Dataset section:
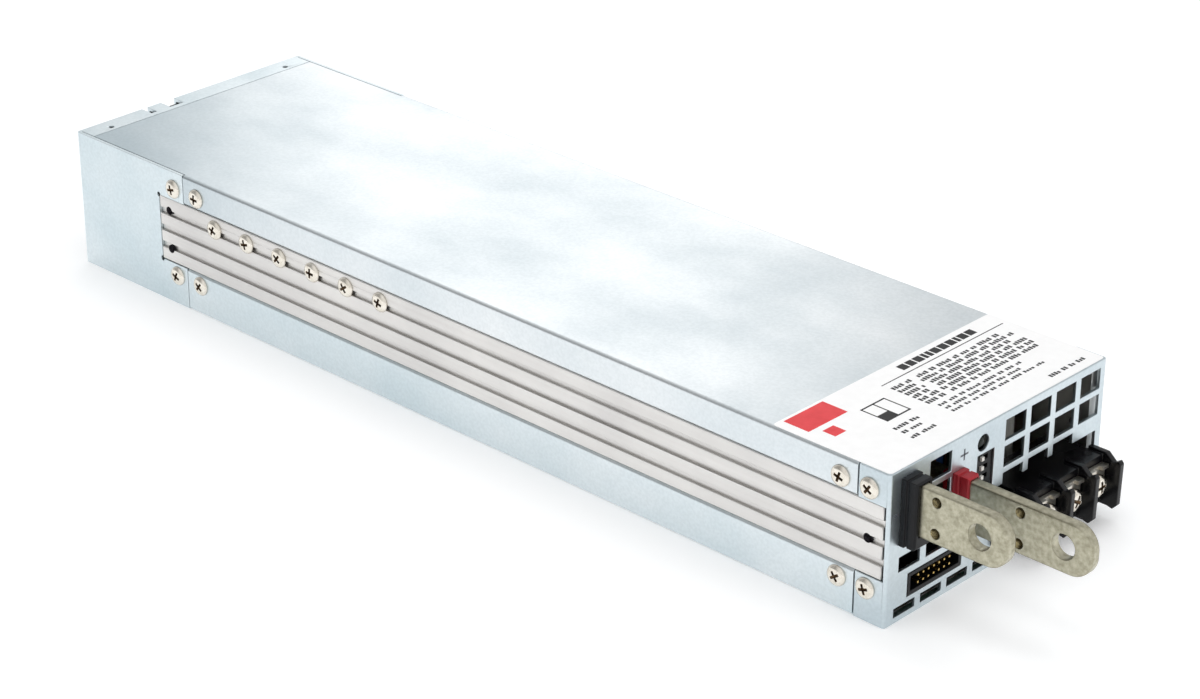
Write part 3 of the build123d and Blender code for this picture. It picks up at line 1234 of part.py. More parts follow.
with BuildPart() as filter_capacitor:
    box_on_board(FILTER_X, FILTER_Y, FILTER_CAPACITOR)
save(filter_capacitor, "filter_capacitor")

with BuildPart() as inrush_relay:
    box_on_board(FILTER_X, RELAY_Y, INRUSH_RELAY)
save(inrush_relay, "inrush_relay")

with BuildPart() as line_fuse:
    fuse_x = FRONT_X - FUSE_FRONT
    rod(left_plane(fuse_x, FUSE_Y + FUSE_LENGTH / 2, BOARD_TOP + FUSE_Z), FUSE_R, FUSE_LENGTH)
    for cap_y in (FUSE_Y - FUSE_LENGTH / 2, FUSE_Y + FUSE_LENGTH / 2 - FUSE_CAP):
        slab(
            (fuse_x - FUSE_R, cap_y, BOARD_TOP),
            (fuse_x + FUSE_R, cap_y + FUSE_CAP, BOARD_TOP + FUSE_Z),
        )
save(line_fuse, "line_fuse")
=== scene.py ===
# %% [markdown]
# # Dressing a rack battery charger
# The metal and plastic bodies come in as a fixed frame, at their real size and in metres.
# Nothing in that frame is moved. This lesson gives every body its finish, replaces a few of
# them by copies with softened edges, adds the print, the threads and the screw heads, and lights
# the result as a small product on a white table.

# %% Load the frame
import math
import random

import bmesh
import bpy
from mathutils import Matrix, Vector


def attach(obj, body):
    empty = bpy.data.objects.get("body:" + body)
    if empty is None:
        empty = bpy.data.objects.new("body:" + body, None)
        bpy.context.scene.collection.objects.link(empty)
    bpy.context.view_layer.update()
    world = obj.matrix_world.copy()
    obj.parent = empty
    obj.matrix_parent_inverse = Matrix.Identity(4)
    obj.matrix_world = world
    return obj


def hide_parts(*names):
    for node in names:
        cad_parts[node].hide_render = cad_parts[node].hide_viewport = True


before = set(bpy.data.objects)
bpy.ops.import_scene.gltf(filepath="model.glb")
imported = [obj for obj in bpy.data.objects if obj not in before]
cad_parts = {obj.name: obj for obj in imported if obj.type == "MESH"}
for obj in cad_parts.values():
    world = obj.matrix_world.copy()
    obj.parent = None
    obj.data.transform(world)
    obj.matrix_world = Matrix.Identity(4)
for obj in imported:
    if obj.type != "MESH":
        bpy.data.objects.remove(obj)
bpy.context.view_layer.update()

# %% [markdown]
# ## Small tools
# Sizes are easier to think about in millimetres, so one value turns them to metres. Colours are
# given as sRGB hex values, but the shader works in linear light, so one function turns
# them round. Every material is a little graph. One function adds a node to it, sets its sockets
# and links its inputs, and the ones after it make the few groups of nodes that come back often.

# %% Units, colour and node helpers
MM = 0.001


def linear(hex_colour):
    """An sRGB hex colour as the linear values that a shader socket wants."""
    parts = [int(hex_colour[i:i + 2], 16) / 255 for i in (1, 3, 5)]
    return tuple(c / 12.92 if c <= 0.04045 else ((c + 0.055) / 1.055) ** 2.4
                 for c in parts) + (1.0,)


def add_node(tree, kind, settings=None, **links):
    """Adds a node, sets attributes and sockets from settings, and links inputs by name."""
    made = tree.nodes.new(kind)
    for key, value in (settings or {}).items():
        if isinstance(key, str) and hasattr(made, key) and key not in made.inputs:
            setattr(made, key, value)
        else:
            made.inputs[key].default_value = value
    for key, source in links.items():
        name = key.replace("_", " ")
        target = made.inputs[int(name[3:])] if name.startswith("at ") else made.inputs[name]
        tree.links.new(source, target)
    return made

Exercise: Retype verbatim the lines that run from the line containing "for cap_y in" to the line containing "# and links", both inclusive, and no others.

Final result:
    for cap_y in (FUSE_Y - FUSE_LENGTH / 2, FUSE_Y + FUSE_LENGTH / 2 - FUSE_CAP):
        slab(
            (fuse_x - FUSE_R, cap_y, BOARD_TOP),
            (fuse_x + FUSE_R, cap_y + FUSE_CAP, BOARD_TOP + FUSE_Z),
        )
save(line_fuse, "line_fuse")
=== scene.py ===
# %% [markdown]
# # Dressing a rack battery charger
# The metal and plastic bodies come in as a fixed frame, at their real size and in metres.
# Nothing in that frame is moved. This lesson gives every body its finish, replaces a few of
# them by copies with softened edges, adds the print, the threads and the screw heads, and lights
# the result as a small product on a white table.

# %% Load the frame
import math
import random

import bmesh
import bpy
from mathutils import Matrix, Vector


def attach(obj, body):
    empty = bpy.data.objects.get("body:" + body)
    if empty is None:
        empty = bpy.data.objects.new("body:" + body, None)
        bpy.context.scene.collection.objects.link(empty)
    bpy.context.view_layer.update()
    world = obj.matrix_world.copy()
    obj.parent = empty
    obj.matrix_parent_inverse = Matrix.Identity(4)
    obj.matrix_world = world
    return obj


def hide_parts(*names):
    for node in names:
        cad_parts[node].hide_render = cad_parts[node].hide_viewport = True


before = set(bpy.data.objects)
bpy.ops.import_scene.gltf(filepath="model.glb")
imported = [obj for obj in bpy.data.objects if obj not in before]
cad_parts = {obj.name: obj for obj in imported if obj.type == "MESH"}
for obj in cad_parts.values():
    world = obj.matrix_world.copy()
    obj.parent = None
    obj.data.transform(world)
    obj.matrix_world = Matrix.Identity(4)
for obj in imported:
    if obj.type != "MESH":
        bpy.data.objects.remove(obj)
bpy.context.view_layer.update()

# %% [markdown]
# ## Small tools
# Sizes are easier to think about in millimetres, so one value turns them to metres. Colours are
# given as sRGB hex values, but the shader works in linear light, so one function turns
# them round. Every material is a little graph. One function adds a node to it, sets its sockets
# and links its inputs, and the ones after it make the few groups of nodes that come back often.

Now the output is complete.